Jacobson Packaging and Manufacturing Co. (www.jacobsonco.com), a PepsiCo repacker, will produce the test variety packs, and also variety pallets, which are built by mixing single-flavor trays. These packs will appear in club stores in the Northeastern U.S. If the project proves successful, Bilton says, the company might expand semiautomated repacking to its 10 other repackers around the country.

Success could have huge implications for semiautomated repacking in general at a time when product manufacturers frequently need to change multipack configurations. Contract packagers that perform repacking services also could benefit significantly by introducing another value-added service. Shoppers and retailers today want continually fresh merchandise in stores, and PepsiCo is representative of the growing number of product manufacturers turning to contract packagers and others in their supply chains to find new areas to automate production and introduce more flexibility in packaging formats.

“Our customers—the retailers and the club stores—are becoming much more customized,” Bilton says. “We’re trying to provide differentiation from our competitors.”

Repacking: historically by-hand

Traditionally, contract packagers have approached repacking as a manual operation. In repacking, pallets of shrink-wrapped trays arrive at a contract-packaging facility, where assemblers “depalletize” them by breaking apart the film overwrap, removing the products from the trays, discarding the trays for recycling, and then arranging the products in new configurations in new trays.

The only step that packers might automate is shrink-wrapping the new trays. But a new variable assembly system, which PepsiCo is testing in its Gatorade pilot project, would automate operations earlier in the process. The centerpiece of the enhanced production line is a piece of equipment designed especially for contract packaging, called the Variety Pack Assembly System (V-PASS), and it’s from XPAK USA (www.xpakusa.com).

“We did a cost-benefit analysis with the V-PASS, and the front of the production line looks much the same, with employees taking off the old shrink-wrap,” Bilton says. “But the payback is in decreased manufacturing expense through increased speed once production begins.”

XPAK’s figures support that analysis. The V-PASS system can process about 45 trays/min, compared with 25 to 30 trays/min in a hand-mixing operation.

The V-PASS results from a collaborative effort across the supply chain, including contract packagers, OEMs, and component suppliers. With this new machine, Juan Ortiz, vice president business development-Americas at XPAK, believes the supply chain has overcome two hurdles that long have made semiautomated repacking impractical in contract packaging. One issue has been that the cost of conventional automated packaging machinery has exceeded the financial capabilities of contract packagers. A second obstacle has been that co-packers require flexible shop-floor layouts as they move from one job to the next. Contract packagers say that the conventional automated machinery on the market today satisfies neither of these needs for them.

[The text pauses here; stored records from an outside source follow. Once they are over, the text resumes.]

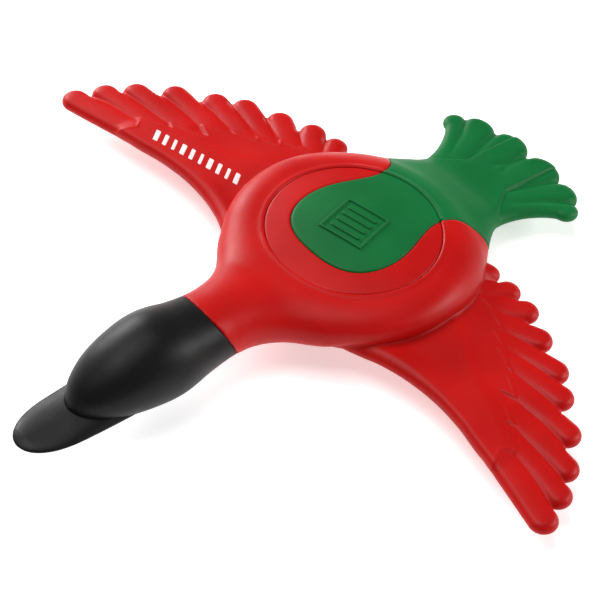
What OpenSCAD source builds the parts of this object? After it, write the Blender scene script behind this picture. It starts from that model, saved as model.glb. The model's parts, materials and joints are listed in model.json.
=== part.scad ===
// Soft rubber flying-duck throw toy: hollow round body with a squeaker, flexing
// wings, tail and neck, and a domed back that is squeezed to sound the squeaker.
// +Z is up, the bill faces -Y and the duck's left wing is on +X. The origin is on
// the floor under the centre of the round back.

/* [Body] */
// Radius of the round body
body_r = 52.5; // [50:0.5:53]
// How far the body's centre sits behind the centre of the back
body_back = 3; // [2:0.5:4]
// Height of the back at the groove around it
back_z = 30; // [29:0.5:31]
// Height of the body's widest point
waist_z = 20.5; // [19:0.5:22]
// Radius of the belly's flat resting face
belly_flat_r = 32; // [30:0.5:33]
// Thickness of the rubber walls
wall = 3; // [2.5:0.25:3.5]
// Height of the seam between the upper shell and the belly shell
seam_z = 9.5; // [9:0.25:10]

/* [Back] */
// Radius of the groove around the back
groove_r = 35.5; // [33:0.5:37]
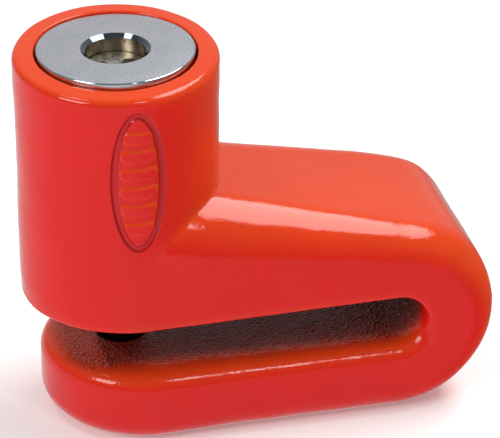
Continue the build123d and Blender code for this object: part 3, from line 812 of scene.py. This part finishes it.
def build_world():
    """A dim room: a backdrop behind the object, and below it a pale floor that is lit from the left only."""
    world = bpy.data.worlds.new("studio")
    bpy.context.scene.world = world
    world.use_nodes = True
    tree = world.node_tree
    background = tree.nodes["Background"]
    background.inputs["Color"].default_value = (1, 1, 1, 1)
    place = tree.nodes.new("ShaderNodeTexCoord")

    def facing(direction, start, end, low, high):
        """A level that goes from low to high as the direction's share of a ray goes from start to end."""
        towards = tree.nodes.new("ShaderNodeVectorMath")
        towards.operation = "DOT_PRODUCT"
        towards.inputs[1].default_value = Vector(direction).normalized()
        tree.links.new(place.outputs["Generated"], towards.inputs[0])
        level = tree.nodes.new("ShaderNodeMapRange")
        level.interpolation_type = "SMOOTHSTEP"
        for socket, value in (("From Min", start), ("From Max", end), ("To Min", low), ("To Max", high)):
            level.inputs[socket].default_value = value
        tree.links.new(towards.outputs["Value"], level.inputs["Value"])
        return level.outputs["Result"]

    above = facing(BACKDROP_DIRECTION, start=0.45, end=0.86, low=ROOM, high=BACKDROP)
    below = facing((1, 0, 0), start=0.0, end=0.8, low=FLOOR_LEFT, high=FLOOR_RIGHT)
    horizon = facing((0, 0, 1), start=-0.12, end=0.0, low=0.0, high=1.0)
    level = tree.nodes.new("ShaderNodeMix")
    for socket, source in zip(level.inputs, (horizon, None, below, above)):
        if source:
            tree.links.new(source, socket)
    tree.links.new(level.outputs[0], background.inputs["Strength"])


def panel(name, place, size, radiance, facing=None, shape="RECTANGLE"):
    """A softbox that a mirror would show with this radiance. It faces the object unless facing is given."""
    data = bpy.data.lights.new(name, "AREA")
    data.shape = shape
    data.size, data.size_y = size
    area = size[0] * size[1] * (math.pi / 4 if shape == "ELLIPSE" else 1)
    data.energy = radiance * math.pi * area
    light = bpy.data.objects.new(name, data)
    light.location = place
    if not facing:
        facing = (Vector(LIT_POINT) - Vector(place)).to_track_quat("-Z", "Y").to_euler()
    light.rotation_euler = facing
    bpy.context.scene.collection.objects.link(light)


def build_camera():
    """A long lens, from the front left and above."""
    level = math.cos(CAMERA_ELEVATION)
    sideways = math.sin(CAMERA_AZIMUTH) * level
    back = Vector((-sideways, -math.cos(CAMERA_AZIMUTH) * level, math.sin(CAMERA_ELEVATION)))
    data = bpy.data.cameras.new("photo_view")
    data.sensor_width = CAMERA_SENSOR
    data.lens = CAMERA_LENS
    camera = bpy.data.objects.new("photo_view", data)
    camera.location = Vector(CAMERA_AIM) + back * CAMERA_REACH
    camera.rotation_euler = (-back).to_track_quat("-Z", "Y").to_euler()
    bpy.context.scene.collection.objects.link(camera)
    bpy.context.scene.camera = camera


build_skin()
build_plunger()
build_pin()
finish_cad_nodes()
build_stage()
build_world()
build_camera()
panel("long_softbox", (0.53, 0.2, 0.94), size=(0.5, 1.13), radiance=7.1, facing=(0, 0, 0), shape="ELLIPSE")
panel("top_softbox", (-0.36, 0.045, 0.94), size=(0.22, 0.22), radiance=6.5)
panel("front_softbox", (0.265, -0.70, 0.94), size=(0.09, 0.24), radiance=12)
panel("left_softbox", (-0.64, -0.37, 0.52), size=(0.39, 0.31), radiance=8)
bpy.context.scene.view_settings.view_transform = "Standard"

Working with this knowledge, XPAK consulted with operations managers to design a product line configuration best suited for contract packaging. Ortiz says there are some variations in production depending on which of the two V-PASS models currently in operation is used, but he explains the general sequence of steps for using the unit: At the front end of the production line, operators manually depalletize single-flavor trays at multiple metering conveyors. These conveyors then release a preset number and sequence of trays to the V-PASS unit, which mixes the flavors to create variety packs.

Metering conveyors also can create a variety display pallet by sending a sequence of solid-flavor trays without requiring special programming at the palletizer end of the line.

After exiting the V-PASS unit, the newly formed variety packs move via conveyor to a shrink-wrapper and then are either conventionally or robotically palletized.